Enfin, le prix de la bouteille livrable est supérieur au prix de la bouteille en primeur. En 2013, le public pouvait acheter le Château Mouton-Rothschild millésime 2012 à 280 euros en primeur, en 2016 il vaut 366 euros HT selon Wine-Searcher.com (2). Soit une plus value potentielle de 30 % en 3 ans pour ceux qui ont acheté en primeur, les spéculateurs par exemple, ou pour le propriétaire qui vend plus tard. Pour les amateurs, c’est un achat avisé pour un plaisir futur.
« Nous avons du succès en primeur »
Loin d’être un déni du système de vente en primeur, la famille Rothschild reste très présente dans la campagne. « Nous avons du succès en primeur, nous ne changerons donc pas radicalement de stratégie. Nous croyons en La Place (nom donné au système bordelais de mise en marché NDLR) », disait en Mars 2016 Philippe Dhalluin, directeur de Mouton-Rothschild, au blog Liv-Ex. Le groupe commence sa campagne primeur au moment où nous écrivons. En attendant de dévoiler le prix du Château Mouton-Rothschild, Château d’Armailhac 2015 a été mis en vente à 33,90€ prix public et Château Clerc Milon à 50,80€ prix public. Certains négociants disent avoir déjà vendu toutes leurs allocations pour ces deux vins. Le château Clerc Milon a par ailleurs profité de la semaine de dégustation en primeur du millésime 2015 pour dévoiler aux journalistes la création de son second vin, appelé Pastourelle, qui vient compléter et améliorer le 5e grand cru classé. Autant de signes qui montrent la bonne entente du système primeur et des vins Barons Philippe de Rothschild.
L’enthousiasme
Depuis la fin des vendanges se murmure le retour d’un grand millésime à Bordeaux avec 2015. Les dégustations de la semaine des primeurs ont montré de nombreux vins de très belle qualité, fins et équilibrés.

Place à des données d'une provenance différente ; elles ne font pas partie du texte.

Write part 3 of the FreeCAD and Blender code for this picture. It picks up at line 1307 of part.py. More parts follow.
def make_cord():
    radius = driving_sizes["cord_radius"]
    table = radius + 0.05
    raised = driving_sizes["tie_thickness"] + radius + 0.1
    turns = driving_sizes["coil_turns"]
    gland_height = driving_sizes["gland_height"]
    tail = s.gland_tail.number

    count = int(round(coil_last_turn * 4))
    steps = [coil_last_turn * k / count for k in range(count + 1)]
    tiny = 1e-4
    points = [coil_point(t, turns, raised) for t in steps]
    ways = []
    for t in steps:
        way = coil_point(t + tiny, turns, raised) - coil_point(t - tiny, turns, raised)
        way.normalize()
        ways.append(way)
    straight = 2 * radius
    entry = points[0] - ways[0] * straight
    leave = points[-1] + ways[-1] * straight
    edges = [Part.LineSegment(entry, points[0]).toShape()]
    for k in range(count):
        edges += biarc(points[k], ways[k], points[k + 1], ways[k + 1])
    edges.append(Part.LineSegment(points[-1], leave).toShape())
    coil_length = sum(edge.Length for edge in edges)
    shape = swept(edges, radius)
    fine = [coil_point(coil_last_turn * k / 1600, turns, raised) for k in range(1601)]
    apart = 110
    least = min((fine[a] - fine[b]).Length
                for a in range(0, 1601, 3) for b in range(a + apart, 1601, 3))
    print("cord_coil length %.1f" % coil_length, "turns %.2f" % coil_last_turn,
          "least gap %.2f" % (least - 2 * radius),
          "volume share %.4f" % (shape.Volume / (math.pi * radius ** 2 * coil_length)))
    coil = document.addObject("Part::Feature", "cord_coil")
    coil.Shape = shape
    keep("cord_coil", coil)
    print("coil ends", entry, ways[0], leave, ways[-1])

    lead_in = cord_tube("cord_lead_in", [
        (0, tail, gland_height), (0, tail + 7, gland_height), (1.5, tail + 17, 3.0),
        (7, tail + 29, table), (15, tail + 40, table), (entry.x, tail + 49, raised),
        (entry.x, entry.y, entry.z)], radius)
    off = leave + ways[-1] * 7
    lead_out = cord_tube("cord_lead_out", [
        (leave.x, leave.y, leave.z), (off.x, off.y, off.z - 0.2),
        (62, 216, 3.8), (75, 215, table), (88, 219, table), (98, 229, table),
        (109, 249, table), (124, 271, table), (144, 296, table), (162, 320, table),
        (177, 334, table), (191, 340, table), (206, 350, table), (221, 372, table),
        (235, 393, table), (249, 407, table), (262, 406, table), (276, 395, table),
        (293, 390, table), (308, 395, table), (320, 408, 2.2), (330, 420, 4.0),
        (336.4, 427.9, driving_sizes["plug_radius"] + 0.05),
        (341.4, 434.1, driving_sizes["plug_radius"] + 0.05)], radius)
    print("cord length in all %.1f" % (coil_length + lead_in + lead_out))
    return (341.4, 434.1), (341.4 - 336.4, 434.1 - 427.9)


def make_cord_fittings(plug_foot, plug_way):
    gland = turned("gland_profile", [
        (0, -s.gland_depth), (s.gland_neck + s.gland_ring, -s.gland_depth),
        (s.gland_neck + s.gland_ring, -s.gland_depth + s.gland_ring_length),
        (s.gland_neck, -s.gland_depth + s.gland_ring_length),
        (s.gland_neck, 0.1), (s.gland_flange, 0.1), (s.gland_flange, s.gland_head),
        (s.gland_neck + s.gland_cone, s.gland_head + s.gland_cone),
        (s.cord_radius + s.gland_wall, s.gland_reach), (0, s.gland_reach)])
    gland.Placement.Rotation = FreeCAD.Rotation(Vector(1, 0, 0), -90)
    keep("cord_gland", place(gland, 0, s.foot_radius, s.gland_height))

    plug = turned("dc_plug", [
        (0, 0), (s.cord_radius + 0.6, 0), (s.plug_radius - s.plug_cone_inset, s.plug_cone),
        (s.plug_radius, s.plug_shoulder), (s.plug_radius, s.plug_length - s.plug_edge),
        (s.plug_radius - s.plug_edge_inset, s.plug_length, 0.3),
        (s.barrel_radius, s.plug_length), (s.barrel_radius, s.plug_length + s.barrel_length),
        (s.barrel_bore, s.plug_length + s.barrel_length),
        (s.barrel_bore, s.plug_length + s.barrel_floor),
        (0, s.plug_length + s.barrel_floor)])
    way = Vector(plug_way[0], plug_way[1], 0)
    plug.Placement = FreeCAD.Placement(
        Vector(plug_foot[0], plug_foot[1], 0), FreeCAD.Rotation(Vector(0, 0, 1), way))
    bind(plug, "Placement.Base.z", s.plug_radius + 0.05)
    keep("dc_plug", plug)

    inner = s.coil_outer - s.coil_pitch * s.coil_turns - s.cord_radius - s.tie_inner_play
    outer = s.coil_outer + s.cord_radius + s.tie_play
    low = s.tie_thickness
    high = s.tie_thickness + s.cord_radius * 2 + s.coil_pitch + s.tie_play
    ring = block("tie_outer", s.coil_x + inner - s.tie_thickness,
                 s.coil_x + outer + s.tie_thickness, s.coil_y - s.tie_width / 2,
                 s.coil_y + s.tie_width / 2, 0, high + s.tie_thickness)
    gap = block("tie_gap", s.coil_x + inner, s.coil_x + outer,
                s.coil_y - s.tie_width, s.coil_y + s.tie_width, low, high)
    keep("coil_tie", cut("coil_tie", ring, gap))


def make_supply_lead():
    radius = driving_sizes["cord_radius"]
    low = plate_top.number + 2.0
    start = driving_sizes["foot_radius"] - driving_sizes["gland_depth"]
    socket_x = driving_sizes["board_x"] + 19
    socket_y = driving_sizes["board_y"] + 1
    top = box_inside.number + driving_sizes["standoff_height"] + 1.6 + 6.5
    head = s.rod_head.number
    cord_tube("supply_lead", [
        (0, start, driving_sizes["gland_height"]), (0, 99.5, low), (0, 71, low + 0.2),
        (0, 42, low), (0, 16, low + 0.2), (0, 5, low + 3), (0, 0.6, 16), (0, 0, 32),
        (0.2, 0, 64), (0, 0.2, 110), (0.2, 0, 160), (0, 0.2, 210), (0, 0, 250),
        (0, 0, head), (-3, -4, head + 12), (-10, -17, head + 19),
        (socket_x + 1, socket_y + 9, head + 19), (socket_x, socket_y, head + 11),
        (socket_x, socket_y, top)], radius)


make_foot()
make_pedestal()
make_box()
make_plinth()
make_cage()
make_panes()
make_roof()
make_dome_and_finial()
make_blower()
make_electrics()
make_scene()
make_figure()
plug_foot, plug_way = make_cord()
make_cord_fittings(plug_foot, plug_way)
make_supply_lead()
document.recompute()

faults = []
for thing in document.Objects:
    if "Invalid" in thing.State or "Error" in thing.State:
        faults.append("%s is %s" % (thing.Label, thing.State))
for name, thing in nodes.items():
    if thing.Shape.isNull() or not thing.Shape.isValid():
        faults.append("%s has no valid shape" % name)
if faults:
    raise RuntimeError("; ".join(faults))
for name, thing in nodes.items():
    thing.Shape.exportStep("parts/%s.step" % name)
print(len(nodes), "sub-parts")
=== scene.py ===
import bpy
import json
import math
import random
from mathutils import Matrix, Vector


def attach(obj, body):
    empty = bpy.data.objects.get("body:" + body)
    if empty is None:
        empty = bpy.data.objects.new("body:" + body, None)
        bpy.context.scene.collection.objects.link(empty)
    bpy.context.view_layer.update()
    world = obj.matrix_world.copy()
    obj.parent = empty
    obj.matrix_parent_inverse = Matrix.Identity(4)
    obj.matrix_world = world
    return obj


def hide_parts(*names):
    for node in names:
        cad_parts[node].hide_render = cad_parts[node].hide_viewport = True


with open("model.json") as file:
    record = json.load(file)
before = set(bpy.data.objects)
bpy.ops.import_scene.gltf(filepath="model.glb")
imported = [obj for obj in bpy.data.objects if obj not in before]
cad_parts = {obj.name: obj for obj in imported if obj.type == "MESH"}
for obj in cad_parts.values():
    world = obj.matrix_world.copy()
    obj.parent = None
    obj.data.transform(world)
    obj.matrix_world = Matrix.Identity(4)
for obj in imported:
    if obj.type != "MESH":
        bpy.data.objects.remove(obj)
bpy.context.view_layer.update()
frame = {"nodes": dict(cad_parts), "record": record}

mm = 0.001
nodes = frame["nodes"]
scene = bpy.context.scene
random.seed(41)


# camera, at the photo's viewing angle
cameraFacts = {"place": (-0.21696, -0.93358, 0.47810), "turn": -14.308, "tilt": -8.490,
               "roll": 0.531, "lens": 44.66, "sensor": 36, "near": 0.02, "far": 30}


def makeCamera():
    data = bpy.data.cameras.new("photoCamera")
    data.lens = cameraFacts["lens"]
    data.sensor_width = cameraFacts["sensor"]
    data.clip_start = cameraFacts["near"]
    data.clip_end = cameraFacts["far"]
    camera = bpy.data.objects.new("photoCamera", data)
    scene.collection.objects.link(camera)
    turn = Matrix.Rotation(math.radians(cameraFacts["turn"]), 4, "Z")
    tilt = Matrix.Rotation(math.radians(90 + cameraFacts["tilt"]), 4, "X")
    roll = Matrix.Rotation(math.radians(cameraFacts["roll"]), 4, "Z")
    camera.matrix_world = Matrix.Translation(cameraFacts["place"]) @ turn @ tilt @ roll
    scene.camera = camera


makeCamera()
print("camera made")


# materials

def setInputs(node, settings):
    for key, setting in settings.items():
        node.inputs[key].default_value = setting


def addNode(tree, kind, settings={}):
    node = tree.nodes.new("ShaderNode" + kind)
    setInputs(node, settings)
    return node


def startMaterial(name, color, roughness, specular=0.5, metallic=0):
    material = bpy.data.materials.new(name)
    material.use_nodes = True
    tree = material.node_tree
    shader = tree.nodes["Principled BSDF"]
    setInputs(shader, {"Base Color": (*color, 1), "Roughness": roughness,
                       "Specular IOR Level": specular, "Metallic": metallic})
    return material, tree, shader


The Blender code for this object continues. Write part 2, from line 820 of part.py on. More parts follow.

Grâce à tant de bons indicateurs, les clients ont envie d’y croire. Avant même le départ de la campagne de vente, Bernard Le Marois, directeur et copropriétaire du site de vente en ligne Wineandco.com, nous confiait l’impatience des particuliers : « on se prépare à une très grosse campagne, elle n’a pas encore commencé mais il y a déjà beaucoup de trafic sur notre page de vente en ligne des primeurs 2015 ».
Au moment où nous écrivons, la campagne ne fait que commencer. Même si une centaine de vins sont déjà disponibles, presque deux cent restent à venir, dont les premiers grands crus du Médoc, si convoités. Pourtant, le site Wineandco ressent déjà la « magie du millésime 2015 », comptant sur « un chiffre d’affaire trois fois supérieur » à l’an dernier. Pour un seul des sites internet permettant d’acheter les vins de Bordeaux de cette campagne de vente (on en compte moins d’une dizaine), « 30 000 internautes ont manifesté le souhait de recevoir des alertes au fur et à mesure des sorties des crus en primeur ». L’envie et la qualité sont là, reste à transformer l’essai grâce à des prix justes.
(1) Traduit de l’anglais par la rédaction
(2) Recherche dans le monde, en mai 2016.
La cote peut varier selon les offres disponibles
Florentine Malher-Besse
Cet article a été publié le 26 mai 2016.